What is the market-wide circuit breaker system?
The market-wide circuit breaker system is a mechanism used to temporarily halt trading during significant market declines to prevent panic selling and excessive volatility. It is triggered when a broad market index (like the Sensex or Nifty) drops by a set percentage.
Key Points:
- Level 1: 10% drop — 15-minute halt.
- Level 2: 15% drop — 30-minute halt.
- Level 3: 20% drop — halt for the rest of the day.
What are price bands in the stock market?
Price bands are limits set on the price movement of a stock during a trading day to prevent excessive volatility. They define an upper and lower price limit (usually a percentage above or below the previous day’s closing price).
- Purpose: To limit extreme price swings and ensure market stability.
- Activation: If a stock hits the upper or lower price band, trading can be halted or restricted.
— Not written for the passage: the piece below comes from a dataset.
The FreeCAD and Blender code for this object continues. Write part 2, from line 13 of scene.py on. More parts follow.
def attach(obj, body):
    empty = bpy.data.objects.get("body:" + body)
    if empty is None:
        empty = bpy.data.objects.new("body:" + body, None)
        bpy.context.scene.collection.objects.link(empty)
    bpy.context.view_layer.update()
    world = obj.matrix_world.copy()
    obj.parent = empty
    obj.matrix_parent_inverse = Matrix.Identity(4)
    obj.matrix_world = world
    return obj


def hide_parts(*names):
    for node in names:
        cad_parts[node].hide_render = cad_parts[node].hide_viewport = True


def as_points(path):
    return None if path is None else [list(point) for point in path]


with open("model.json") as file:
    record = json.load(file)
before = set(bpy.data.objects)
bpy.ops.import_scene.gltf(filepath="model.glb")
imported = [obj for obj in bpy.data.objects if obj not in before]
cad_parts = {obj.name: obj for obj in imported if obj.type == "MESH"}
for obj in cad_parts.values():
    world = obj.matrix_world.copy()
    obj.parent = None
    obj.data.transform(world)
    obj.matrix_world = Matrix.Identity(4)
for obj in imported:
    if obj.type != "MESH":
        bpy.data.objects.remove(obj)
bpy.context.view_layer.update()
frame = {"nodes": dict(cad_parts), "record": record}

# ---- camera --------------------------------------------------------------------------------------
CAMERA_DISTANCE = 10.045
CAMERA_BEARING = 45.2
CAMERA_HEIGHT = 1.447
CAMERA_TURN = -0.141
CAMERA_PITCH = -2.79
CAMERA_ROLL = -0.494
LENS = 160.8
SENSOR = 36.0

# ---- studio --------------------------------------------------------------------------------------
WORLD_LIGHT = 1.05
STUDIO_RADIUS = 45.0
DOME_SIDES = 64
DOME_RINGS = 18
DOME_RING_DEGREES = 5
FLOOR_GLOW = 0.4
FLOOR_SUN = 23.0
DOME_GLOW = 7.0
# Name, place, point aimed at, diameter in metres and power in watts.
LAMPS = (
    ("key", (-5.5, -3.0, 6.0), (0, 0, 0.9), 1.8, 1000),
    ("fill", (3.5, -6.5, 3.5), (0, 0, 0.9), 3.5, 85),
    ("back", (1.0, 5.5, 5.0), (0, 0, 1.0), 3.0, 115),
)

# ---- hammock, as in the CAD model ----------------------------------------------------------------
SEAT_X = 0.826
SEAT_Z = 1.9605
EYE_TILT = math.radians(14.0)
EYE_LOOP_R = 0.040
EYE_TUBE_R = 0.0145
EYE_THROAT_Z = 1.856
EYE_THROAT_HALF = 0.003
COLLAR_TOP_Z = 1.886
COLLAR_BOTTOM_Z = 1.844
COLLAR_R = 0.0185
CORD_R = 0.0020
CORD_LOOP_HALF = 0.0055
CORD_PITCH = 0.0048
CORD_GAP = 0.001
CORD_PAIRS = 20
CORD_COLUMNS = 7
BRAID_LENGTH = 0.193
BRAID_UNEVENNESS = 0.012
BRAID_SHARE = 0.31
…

Price bands are limits set on the price movement of securities. They are categorized as:
- 2% daily price bands for certain securities
- 5%, 10%, or 20% price bands for other securities
Why are some stocks banned in F&O trading?
The Market Wide Position Limit (MWPL) regulation is designed to curb excessive speculative trading in the F&O (Futures & Options) segment. Here's a summary:
- When a stock’s open interest reaches 95% of its MWPL, it enters the ban period, and no fresh positions can be taken in its F&O contracts (futures or options).
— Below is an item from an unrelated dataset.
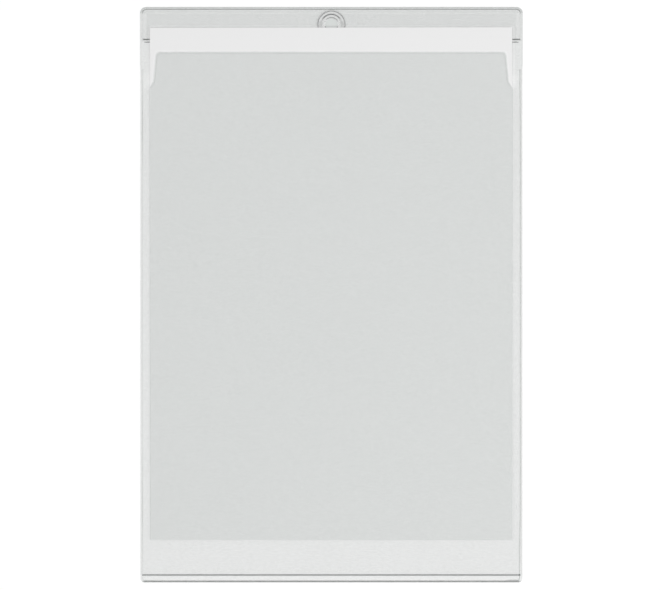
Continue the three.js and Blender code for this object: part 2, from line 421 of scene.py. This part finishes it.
# %% [markdown]
# ## The ring round the hang hole
# The ring is a small moulding of clear plastic: a flat flange, a rounded rim and a short neck that sits in
# the header's hole. The measured solid has few faces, so the ring is modelled again. A torus on a disc
# would be quick, but their walls would cross inside the clear plastic. So a circle is extruded loop by loop
# along the section, each loop resized about the hole's centre, which is a lathe made by hand. The first and
# the last loop meet and are merged, so the shape is closed.

# %% Model the ring
RING_STEPS = 120
SMOOTH_BELOW = math.radians(40)
ring_section = [
    (3.50, 0.32), (5.20, 0.32), (5.20, 0.60), (7.97, 0.60), (8.05, 0.64), (8.05, 0.72), (8.01, 0.77),
    (7.90, 0.80), (7.70, 0.81), (6.40, 0.81), (6.10, 0.82), (5.88, 0.86), (5.70, 0.93), (5.52, 1.01),
    (5.32, 1.06), (5.10, 1.085), (4.88, 1.09), (4.66, 1.08), (4.44, 1.04), (4.24, 0.97), (4.05, 0.88),
    (3.88, 0.81), (3.70, 0.76), (3.56, 0.70), (3.50, 0.62), (3.50, 0.32),
]


def lathe(name, middle_y, section):
    """A closed ring, from a circle that is extruded along a section of radii and heights."""
    bpy.ops.object.select_all(action="DESELECT")
    radius, height = section[0]
    place = (0, middle_y * MM, height * MM)
    bpy.ops.mesh.primitive_circle_add(vertices=RING_STEPS, radius=radius * MM, location=place)
    piece = bpy.context.object
    piece.name = name
    bpy.ops.object.transform_apply(location=True, rotation=True, scale=True)
    bpy.ops.object.mode_set(mode="EDIT")
    bpy.ops.mesh.select_mode(type="EDGE")
    bpy.ops.mesh.select_all(action="SELECT")
    for next_radius, next_height in section[1:]:
        rise = (0, 0, (next_height - height) * MM)
        bpy.ops.mesh.extrude_edges_move(TRANSFORM_OT_translate={"value": rise})
        grow = next_radius / radius
        bpy.ops.transform.resize(value=(grow, grow, 1), center_override=(0, middle_y * MM, 0))
        radius, height = next_radius, next_height
    bpy.ops.mesh.select_all(action="SELECT")
    bpy.ops.mesh.remove_doubles(threshold=0.001 * MM)
    bpy.ops.mesh.normals_make_consistent(inside=False)
    bpy.ops.object.mode_set(mode="OBJECT")
    bpy.ops.object.shade_smooth_by_angle(angle=SMOOTH_BELOW)
    return piece


ring = lathe("hang_ring", hole_y, ring_section)
print("ring has", len(ring.data.polygons), "faces")

# %% [markdown]
# ## Clear moulded plastic
# Where the moulding is flat one sees straight through it, and where its walls are steep it turns the light
# aside and looks dark: the rim of the flange, the foot of the rounded rim and the wall of the hole. Between
# them the rounded rim catches the lamp and glows. A glass shader would find these by itself, at the cost
# that the back film explains, so here they are painted: painted shade on the steep walls and painted
# highlights on the flange and the rim. These are rings at fixed distances from the hole's centre, so one
# distance draws them all, and the painted arcs are strongest on the upper side, where the light falls from
# above.

# %% Ring finish
RING_CLEAR = (0.93, 0.94, 0.935, 1)
RING_PAINTED_SHADE = (0.04, 0.045, 0.045, 1)
clear_ring = Finish("clear_ring")
_, x, y = clear_ring.place()
radius = from_hole(x, y)
up = y - hole_y
upper_half = step(up, 0.5, 3.5)
top_arc = step(up, 2.0, 4.2)
below_middle = 1 - step(up, -1.2, -0.4)
# painted shade on the steep walls, strongest on the upper side
flange_rim = line(radius, 7.97, 0.66)
rim_foot = line(radius, 6.0, 0.75, 0.3) * top_arc
hole_lip = line(radius, 4.15, 0.7, 0.3) * (0.15 + upper_half * 0.85)
hole_wall = line(radius, 3.66, 0.45, 0.15) * below_middle
dark = (flange_rim * 0.84 + rim_foot * 0.9 + hole_lip * 0.8 + hole_wall).at_most(1)
# painted highlights on the flange and the rounded rim, brighter on the upper side
painted_flange_highlight = line(radius, 6.9, 1.0, 0.4) * (0.3 + upper_half * 0.7)
painted_rim_highlight = line(radius, 5.05, 0.8, 0.4) * upper_half * 0.7
cover = 0.03 + dark * 0.5 + (painted_flange_highlight + painted_rim_highlight) * 0.33
clear_ring.set(Base_Color=clear_ring.mix(dark, RING_CLEAR, RING_PAINTED_SHADE), Alpha=cover, Roughness=0.12)
print("ring nodes", len(clear_ring.tree.nodes))

# %% [markdown]
# ## Dress the pieces
# A piece that comes from the measured solids keeps its mesh and only changes its material slot. The new
# ring rides on the same body as the rest, and it stands in for the plain ring, which is hidden. Deleting
# the plain ring instead would lose the solid that a hook bears on.

# %% Give each piece its finish


def dress(piece, finish):
    piece.data.materials.clear()
    piece.data.materials.append(finish.material)


solid_finishes = {
    "back_panel": back,
    "header_strip": header,
    "insert_sheet": paper,
    "front_panel": front,
}
for node, finish in solid_finishes.items():
    dress(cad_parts[node], finish)
dress(ring, clear_ring)
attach(ring, "root")
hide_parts("hang_eyelet")
print("dressed", len(solid_finishes), "solids and the ring")

# %% [markdown]
# ## A white table
# The sleeve lies on a white table. Its film darkens the table under it, which is what makes a clear film
# show, so a plain glowing floor would not do and the table has to take light and shade. A part of its
# brightness is added for the camera alone, so that the open table is clean white while the shade under the
# sleeve stays. In the small disc under the hang hole the table is painted grey as shade, and less of the
# camera's white is added there.

# %% Table
TABLE_WIDTH = 6
TABLE_HEIGHT = -0.1 * MM
WHITE = (1, 1, 1, 1)
PAINTED_HOLE_SHADE = (0.555, 0.585, 0.57, 1)
bpy.ops.object.select_all(action="DESELECT")
bpy.ops.mesh.primitive_plane_add(size=TABLE_WIDTH, location=(0, 0, TABLE_HEIGHT))
table = bpy.context.object
table.name = "white_table"
bpy.ops.object.transform_apply(location=True, rotation=True, scale=True)
table_top = Finish("white_table_top")
_, x, y = table_top.place()
# painted shade: a grey disc on the table under the hang hole, which also gets less of the camera's white
painted_hole_shade = 1 - step(from_hole(x, y), 3.6, 4.0)
table_top.set(Base_Color=table_top.mix(painted_hole_shade, WHITE, PAINTED_HOLE_SHADE), Roughness=1.0, IOR=1.0)
white_glow = table_top.node("ShaderNodeEmission", {}, {"Color": WHITE, "Strength": 1.0})
glow_share = table_top.seen() * (0.6 - painted_hole_shade * 0.35)
blend = {0: glow_share, 1: table_top.lit, 2: white_glow}
table_top.show(table_top.node("ShaderNodeMixShader", {}, blend))
dress(table, table_top)
print("table is", TABLE_WIDTH, "metres wide")

# %% [markdown]
# ## Soft studio light
# Flat clear things show by their edges, and edges need light from the side. Even light from all round would
# be simpler, but it would leave the sheet without its fine shadow. So one wide lamp stands low at the lower
# right and a weaker one at the upper left, and an even pale sky fills in between them. The levels add up to
# about one on the table, so a colour renders about as it is written. The camera and reflections see the sky
# as plain white, and only the light that it gives the sleeve is held lower.

# %% Sky and lamps
SKY_LEVEL = 0.595


def lamp(name, place, size, power):
    """A round lamp that points at the middle of the sleeve."""
    light = bpy.data.lights.new(name, "AREA")
    light.shape = "DISK"
    light.size = size
    light.energy = power
    lamp_object = bpy.data.objects.new(name, light)
    lamp_object.location = place
    lamp_object.rotation_euler = (-lamp_object.location).to_track_quat("-Z", "Y").to_euler()
    bpy.context.scene.collection.objects.link(lamp_object)


lamp("key_lamp", (1.3, -0.6, 1.45), size=1.2, power=19.5)
lamp("fill_lamp", (-1.0, 0.4, 1.6), size=1.4, power=8.2)
sky = bpy.data.worlds.new("pale_sky")
bpy.context.scene.world = sky
sky.use_nodes = True
sky_nodes = Nodes(sky.node_tree, "ShaderNodeOutputWorld")
strength = sky_nodes.seen() * (1 - SKY_LEVEL) + SKY_LEVEL
sky_nodes.show(sky_nodes.node("ShaderNodeBackground", {}, {"Color": WHITE, "Strength": strength}))
bpy.context.scene.view_settings.view_transform = "Standard"

# %% [markdown]
# ## Camera
# The photograph looks straight down with a long lens, so the outline is a true rectangle. A flat,
# orthographic camera would give the same picture, but a real lens also suits the other views. The frame is
# 660 by 590 pixels with 0.58 mm to a pixel. That gives the width that the lens has to take in, and the
# camera's place follows from where the sleeve's middle and top edge lie in the photograph.

# %% Camera
FRAME_PIXELS = (660, 590)
MM_PER_PIXEL = 0.58
SLEEVE_MIDDLE_PIXEL = 331.4
SLEEVE_TOP_PIXEL = 7.0
SENSOR = 36
DISTANCE = 2.6
camera = bpy.data.cameras.new("camera")
camera.sensor_width = SENSOR
camera.lens = SENSOR * DISTANCE / (FRAME_PIXELS[0] * MM_PER_PIXEL * MM)
camera.clip_start = 0.1
camera.clip_end = 20
camera_object = bpy.data.objects.new("camera", camera)
middle_x = (FRAME_PIXELS[0] / 2 - SLEEVE_MIDDLE_PIXEL) * MM_PER_PIXEL
middle_y = back_high[1] - (FRAME_PIXELS[1] / 2 - SLEEVE_TOP_PIXEL) * MM_PER_PIXEL
camera_object.location = (middle_x * MM, middle_y * MM, DISTANCE)
bpy.context.scene.collection.objects.link(camera_object)
bpy.context.scene.camera = camera_object
print("lens", round(camera.lens, 1), "mm")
- During the ban, traders can only exit existing positions but cannot open new ones.
- The stock remains in the ban period until its open interest falls below 80% of MWPL.
- Price Impact:
- During the ban: Prices often decrease due to the restriction on new positions.
- After the ban is lifted: Prices tend to increase as the stock becomes eligible for fresh positions again.
- Broker Alerts: Warnings are issued at 80%, 85%, and 90% of MWPL. The ban is imposed at 95%.
This system helps prevent excessive speculation and ensures market stability by limiting large open positions.